### MATERIAL PROVIDED ###
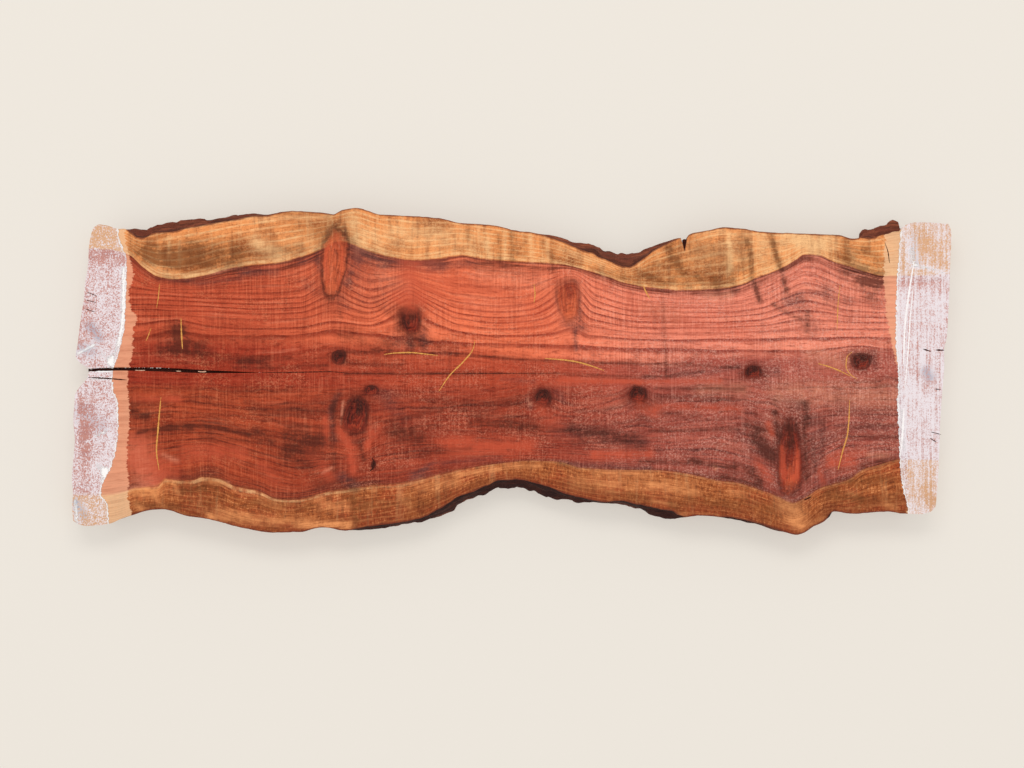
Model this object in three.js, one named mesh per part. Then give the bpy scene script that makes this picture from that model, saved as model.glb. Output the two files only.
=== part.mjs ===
// A redwood slab: one plank sawn through the middle of a small log, lying flat.
// Millimetres, +Z up. The origin is under the middle of the slab, on the surface it rests on.
// +X runs along the log, +Y towards the edge with the bark chunk at its right end.

import * as THREE from 'three';

// Driving sizes
const SLAB_LENGTH = 1524;
const SLAB_THICKNESS = 54;

// How the live edges fall away below the sawn top face. A depth is a share of the thickness.
const UNDERCUT = 7;
const WIDEST_DEPTH = 0.42;
const TUCK_UNDER_DEPTH = 0.6;
const TUCK_UNDER_SHARE = 0.3;

// Furrows of the live edges: shallow in bare wood, deep in bark, none at the sawn rim
const BARE_FURROW = 2.4;
const BARK_FURROW = 5;
const THICK_BARK = 14;
const FURROW_PITCH = 21;
const FURROW_START_DEPTH = 0.12;
const FURROW_WAVES = [
  { rise: 1.1, length: 308, start: 1.3 },
  { rise: 0.64, length: 132, start: 2.1 },
  { rise: 0.36, length: 57, start: 0 },
];

// Wobble of the saw down the two end cuts
const SAW_WOBBLE = 0.6;
const SAW_WOBBLE_LENGTH = 69;

// How finely the outline is stepped
const EDGE_STEP = 14;
const LEVELS = [0, 0.12, 0.27, 0.42, 0.57, 0.72, 0.87, 1];

// The slab's box in the photograph, in pixels of its 1024 by 768 frame
const LEFT_TIP = 72;
const RIGHT_TIP = 951.5;
const FAR_TIP = 207.9;
const NEAR_TIP = 534;
const MM_PER_PIXEL = SLAB_LENGTH / (RIGHT_TIP - LEFT_TIP);

// Outlines as seen from straight above, hand-read from the photograph in its pixels.
// Far and near edges run from left to right, the ends run away from the near edge.
const FAR_EDGE = [
  [91.5, 233], [93, 228], [99.8, 224.5], [108, 225.6], [118, 229], [131, 228.7], [143, 229.8],
  [152.9, 225.6], [166, 223], [182.7, 220.7], [202.6, 219.5], [225.8, 216.5], [254, 213],
  [264, 214.3], [292, 211.8], [316.6, 213], [333, 214.9], [343, 209.9], [355.5, 207.9],
  [366, 210], [379.6, 214.5], [419, 216.5], [441, 218.5], [459, 222.8], [495.7, 225.6],
  [512, 229.8], [527, 232.3], [556.6, 237], [581.5, 243.9], [591.4, 243.9], [598, 248],
  [618, 253], [629.6, 254.4], [639.5, 252], [659.4, 243.9], [681, 237.3], [684.5, 252],
  [688, 235.5], [710.8, 229.8], [724, 226.8], [740.6, 228.3], [763.9, 232], [800, 233.4],
  [840, 234.9], [851.4, 238.2], [861.6, 236.6], [863.5, 230.3], [874.4, 229.3], [882, 225],
  [888.4, 223.8], [894.8, 221.2], [900, 221.2], [901.6, 228.3], [906, 225], [915, 222.5],
  [926.7, 222.5], [948.4, 224],
];
const NEAR_EDGE = [
  [73.3, 521], [78, 524], [86.5, 525.9], [108, 524], [119.7, 519.3], [134.6, 514.3],
  [149.6, 510], [162, 509.2], [172.8, 511], [182.7, 515], [209, 519.3], [240.8, 527.5],
  [259, 530.9], [275.6, 532.5], [300.5, 531.7], [320, 527.5], [349.7, 529.5], [383, 526.7],
  [402.8, 524], [436, 516], [452.6, 510], [464, 501], [489, 491.9], [499, 487.4],
  [515.6, 487], [527, 489.4], [548.7, 497.7], [581.5, 501.8], [614.6, 502.5], [639.5, 510],
  [652.8, 515], [671, 518.4], [702.5, 515], [720.8, 516], [747, 520.9], [764, 525.9],
  [780.5, 531.7], [795.3, 534], [803, 532], [811.9, 525.6], [824.6, 519], [828.5, 512.9],
  [833.6, 510], [856.5, 512.9], [889.7, 511.6], [901, 513.5], [921.6, 514], [930.5, 512],
];
const LEFT_END = [
  [73.3, 521], [72.2, 507], [73, 492.7], [72, 479.4], [73.3, 459.5], [74.8, 439.6],
  [73.3, 420], [74.4, 405], [75, 395], [81.5, 385], [87.4, 377.6], [89, 371.6],
];
const LEFT_END_BEYOND_CRACK = [
  [89, 368.6], [84.9, 366], [78, 360.8], [75.7, 355.8], [77.4, 345.8], [79, 332.6],
  [81.5, 314], [84, 297.8], [84.9, 284.5], [88, 266], [89, 246], [91.5, 233],
];
const RIGHT_END = [
  [930.5, 512], [935, 507.8], [936.3, 500], [938.8, 465.7], [940, 427.4], [942, 395.5],
  [944.3, 362], [944, 349.4], [946.5, 339], [949, 298.4], [950.3, 261.4], [951.5, 234.6],
  [950.3, 228.3], [948.4, 224],
];

// The pith crack: its two lips, from the left end to where it closes
const CRACK_NEAR_LIP = [
  [89, 371.6], [120, 370.6], [150, 371.2], [180, 372.4], [205, 373.1], [236, 373], [262, 372.6],
];
const CRACK_FAR_LIP = [
  [89, 368.6], [120, 367.4], [150, 367.4], [180, 368.6], [205, 370.1], [236, 371.4], [262, 372.6],
];

// How far the bark stands out beyond the rim of the top face, as [place along, width] in pixels
const FAR_BARK = [
  [126, 0], [139.6, 8.5], [152.9, 7.8], [176, 9.9], [186, 7.5], [209, 6.1], [234, 6.2],
  [259, 3.7], [275.6, 1.9], [292, 1], [333, 0.6], [343, 0], [527, 0], [540, 1.3], [556.6, 3.6],
  [573, 4.8], [589.8, 9.1], [606, 10], [619.6, 13], [629.6, 12.6], [639.5, 9.3], [652.8, 4.7],
  [666, 2], [677.7, 1], [684.5, 0], [710, 0], [728, 1], [745, 0], [861.6, 0.6], [863.5, 7.3],
  [877, 8.6], [887, 10], [900, 10.4], [901.6, 0],
];
const NEAR_BARK = [
  [345, 0], [366, 4], [386, 4.5], [406, 4.6], [422.7, 4.8], [436, 7.5], [452.6, 10],
  [465.8, 7.6], [479, 9.5], [509, 8.6], [535.5, 9.5], [548.7, 10.7], [573, 6.5], [606, 2.7],
  [626, 5], [639.5, 6], [669, 8], [686, 0.8], [720, 1], [730, 2.5], [780, 2.5], [792, 0],
];

// A pixel of the photograph as a place on the slab
function fromPhoto([across, down]) {
  const x = (across - (LEFT_TIP + RIGHT_TIP) / 2) * MM_PER_PIXEL;
  const y = ((FAR_TIP + NEAR_TIP) / 2 - down) * MM_PER_PIXEL;
  return new THREE.Vector2(x, y);
}

function smoothstep(from, to, value) {
  return THREE.MathUtils.smoothstep(value, from, to);
}

// Slopes for a curve through hand-read points that never swings past any of them
function steadySlopes(places, heights) {
  const last = places.length - 1;
  const chord = (index) => (heights[index + 1] - heights[index]) / (places[index + 1] - places[index]);
  return places.map((_, index) => {
    if (index === 0) return chord(0);
    if (index === last) return chord(last - 1);
    const before = chord(index - 1);
    const after = chord(index);
    return before * after <= 0 ? 0 : (2 * before * after) / (before + after);
  });
}

function steadyCurve(places, heights) {
  const slopes = steadySlopes(places, heights);
  return (place) => {
    let index = 0;
    while (index < places.length - 2 && place > places[index + 1]) index += 1;
    const span = places[index + 1] - places[index];
    const t = THREE.MathUtils.clamp((place - places[index]) / span, 0, 1);
    const blend = t * t * (3 - 2 * t);
    const height = heights[index] * (1 - blend) + heights[index + 1] * blend;
    const bend = slopes[index] * t * (1 - t) ** 2 - slopes[index + 1] * t * t * (1 - t);
    return height + span * bend;
  };
}

// A hand-read outline as evenly stepped points, keeping every point that was read
function steppedOutline(pixels) {
  const points = pixels.map(fromPhoto);
  const travelled = [0];
  for (let index = 1; index < points.length; index += 1) {
    travelled.push(travelled[index - 1] + points[index].distanceTo(points[index - 1]));
  }
  const curveX = steadyCurve(travelled, points.map((point) => point.x));
  const curveY = steadyCurve(travelled, points.map((point) => point.y));
  const stepped = [];
  for (let index = 0; index < points.length - 1; index += 1) {
    const span = travelled[index + 1] - travelled[index];
    const parts = Math.ceil(span / EDGE_STEP);
    for (let part = 0; part < parts; part += 1) {
      const along = travelled[index] + (span * part) / parts;
      stepped.push(new THREE.Vector2(curveX(along), curveY(along)));
    }
  }
  return stepped;
}

// Width of the bark beyond the top face at a place along the slab
function barkWidth(table) {
  const places = table.map(([across]) => fromPhoto([across, 0]).x);
  const widths = table.map(([, width]) => width * MM_PER_PIXEL);
  const curve = steadyCurve(places, widths);
  return (x) => Math.max(0, curve(THREE.MathUtils.clamp(x, places[0], places[places.length - 1])));
}

const TURN = 2 * Math.PI;

// Long wandering furrows along the log, from 0 on a ridge to 1 in a furrow
function furrow(x, below) {
  let angle = (TURN * below) / FURROW_PITCH;
  for (const { rise, length, start } of FURROW_WAVES) angle += rise * Math.sin((TURN * x) / length + start);
  return (1 - Math.sin(angle)) / 2;
}

// How far a live edge stands out from the top face's rim at a depth from 0, the top, to 1
function edgeStandsOut(x, depth, bark) {
  const tuckUnder = 1 - TUCK_UNDER_SHARE * smoothstep(TUCK_UNDER_DEPTH, 1, depth);
  const bulge = bark * smoothstep(0, WIDEST_DEPTH, depth) * tuckUnder;
  const undercut = UNDERCUT * Math.max(0, (depth - WIDEST_DEPTH) / (1 - WIDEST_DEPTH));
  const furrowDepth = BARE_FURROW + BARK_FURROW * Math.min(1, bark / THICK_BARK);
  const cut = furrowDepth * furrow(x, depth * SLAB_THICKNESS) * smoothstep(0, FURROW_START_DEPTH, depth);
  return bulge - undercut - cut;
}

// One closed line of stations round the slab, each with the way it moves as it goes down
function slabStations() {
  const farBark = barkWidth(FAR_BARK);
  const nearBark = barkWidth(NEAR_BARK);
  const stations = [];
  const addEdge = (pixels, bark, outward) => {
    for (const point of steppedOutline(pixels)) {
      const width = bark(point.x);
      stations.push((depth) => {
        const out = edgeStandsOut(point.x, depth, width) - width;
        return [point.x, point.y + outward * out];
      });
    }
  };
  const addEnd = (pixels, nearCorner, farCorner) => {
    for (const point of steppedOutline(pixels)) {
      const side = Math.sign(point.y);
      const corner = fromPhoto(side < 0 ? nearCorner : farCorner);
      const share = point.y / corner.y;
      const wobble = SAW_WOBBLE * (1 + Math.sin((TURN * point.y) / SAW_WOBBLE_LENGTH));
      const inward = -Math.sign(point.x) * wobble;
      stations.push((depth) => {
        const out = edgeStandsOut(corner.x, depth, 0);
        return [point.x + inward * depth, point.y + side * share * out];
      });
    }
  };
  const addCrack = (pixels) => {
    for (const point of steppedOutline(pixels)) stations.push(() => [point.x, point.y]);
  };
  addEdge(NEAR_EDGE, nearBark, -1);
  addEnd(RIGHT_END, NEAR_EDGE.at(-1), FAR_EDGE.at(-1));
  addEdge([...FAR_EDGE].reverse(), farBark, 1);
  addEnd([...LEFT_END_BEYOND_CRACK].reverse(), NEAR_EDGE[0], FAR_EDGE[0]);
  addCrack(CRACK_FAR_LIP);
  addCrack([...CRACK_NEAR_LIP].reverse());
  addEnd([...LEFT_END].reverse(), NEAR_EDGE[0], FAR_EDGE[0]);
  return stations;
}

// A closed body from level rings of the same stations, with a flat face at the top and bottom
function ringsToSolid(stations) {
  const count = stations.length;
  const rings = LEVELS.map((depth) => stations.map((station) => station(depth)));
  const positions = [];
  rings.forEach((ring, level) => {
    const z = SLAB_THICKNESS * (1 - LEVELS[level]);
    for (const [x, y] of ring) positions.push(x, y, z);
  });
  const triangles = [];
  for (let level = 0; level < LEVELS.length - 1; level += 1) {
    for (let index = 0; index < count; index += 1) {
      const next = (index + 1) % count;
      const top = level * count;
      const below = top + count;
      triangles.push(top + index, below + index, below + next);
      triangles.push(top + index, below + next, top + next);
    }
  }
  const capOf = (ring) => {
    const outline = ring.map(([x, y]) => new THREE.Vector2(x, y));
    return THREE.ShapeUtils.triangulateShape(outline, []);
  };
  const lowest = (LEVELS.length - 1) * count;
  for (const [a, b, c] of capOf(rings[0])) triangles.push(a, b, c);
  for (const [a, b, c] of capOf(rings[LEVELS.length - 1])) triangles.push(lowest + a, lowest + c, lowest + b);
  const geometry = new THREE.BufferGeometry();
  geometry.setAttribute('position', new THREE.Float32BufferAttribute(positions, 3));
  geometry.setIndex(triangles);
  geometry.computeVertexNormals();
  return geometry;
}

// Sawn redwood with a satin, wetted look
function redwood() {
  return new THREE.MeshStandardMaterial({ color: 0xb5643f, roughness: 0.55, metalness: 0 });
}

const slab = new THREE.Mesh(ringsToSolid(slabStations()), redwood());
slab.name = 'slab';

const redwoodSlab = new THREE.Group();
redwoodSlab.add(slab);

export default redwoodSlab;
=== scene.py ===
import math

import bpy
import numpy as np
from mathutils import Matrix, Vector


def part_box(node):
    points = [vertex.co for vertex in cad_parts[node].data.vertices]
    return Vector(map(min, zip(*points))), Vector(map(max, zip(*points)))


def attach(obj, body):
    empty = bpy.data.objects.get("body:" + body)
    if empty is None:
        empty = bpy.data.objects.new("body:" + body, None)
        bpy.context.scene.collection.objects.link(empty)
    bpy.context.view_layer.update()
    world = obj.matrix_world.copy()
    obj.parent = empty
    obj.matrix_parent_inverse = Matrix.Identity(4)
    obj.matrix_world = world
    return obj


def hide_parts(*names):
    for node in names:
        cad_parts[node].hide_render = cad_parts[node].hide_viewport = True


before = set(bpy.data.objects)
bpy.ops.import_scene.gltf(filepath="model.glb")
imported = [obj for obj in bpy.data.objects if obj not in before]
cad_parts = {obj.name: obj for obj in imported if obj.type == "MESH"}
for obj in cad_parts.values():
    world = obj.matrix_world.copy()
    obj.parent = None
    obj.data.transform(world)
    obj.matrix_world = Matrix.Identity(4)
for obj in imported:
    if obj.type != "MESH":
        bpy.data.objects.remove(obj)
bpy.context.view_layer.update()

# The slab in the photograph: its box, in pixels of the 1024 by 768 frame
PHOTO_SIZE = (1024, 768)
LEFT_TIP = 72.0
RIGHT_TIP = 951.5
FAR_TIP = 207.9
NEAR_TIP = 534.0

slab_low, slab_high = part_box("slab")
THICKNESS = slab_high.z
METRES_PER_PIXEL = (slab_high.x - slab_low.x) / (RIGHT_TIP - LEFT_TIP)
MIDDLE = ((LEFT_TIP + RIGHT_TIP) / 2, (FAR_TIP + NEAR_TIP) / 2)
MM = 0.001
NO_DISTANCE = 0.1 * MM
TINY = 1e-9


def place(pixels):
    """Photo pixels as x and y on the slab, in metres."""
    pixels = np.asarray(pixels, float)
    return (pixels - MIDDLE) * METRES_PER_PIXEL * (1, -1)


# Corners of the top face's outline, in photo pixels
NEAR_LEFT = (73.3, 521)
NEAR_RIGHT = (930.5, 512)
FAR_RIGHT = (948.4, 224)
FAR_LEFT = (91.5, 233)
CRACK_FAR_MOUTH = (89, 368.6)
CRACK_TIP = (262, 372.6)
CRACK_NEAR_MOUTH = (89, 371.6)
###
■ BRIEF ■
Your task is to transcribe only the lines from the line containing "satin, wetted look" through the line containing "zip(*points))), Vector(map(max, zip(*points)))", word for word.

■ ANSWER BELOW ■
// Sawn redwood with a satin, wetted look
function redwood() {
  return new THREE.MeshStandardMaterial({ color: 0xb5643f, roughness: 0.55, metalness: 0 });
}

const slab = new THREE.Mesh(ringsToSolid(slabStations()), redwood());
slab.name = 'slab';

const redwoodSlab = new THREE.Group();
redwoodSlab.add(slab);

export default redwoodSlab;
=== scene.py ===
import math

import bpy
import numpy as np
from mathutils import Matrix, Vector


def part_box(node):
    points = [vertex.co for vertex in cad_parts[node].data.vertices]
    return Vector(map(min, zip(*points))), Vector(map(max, zip(*points)))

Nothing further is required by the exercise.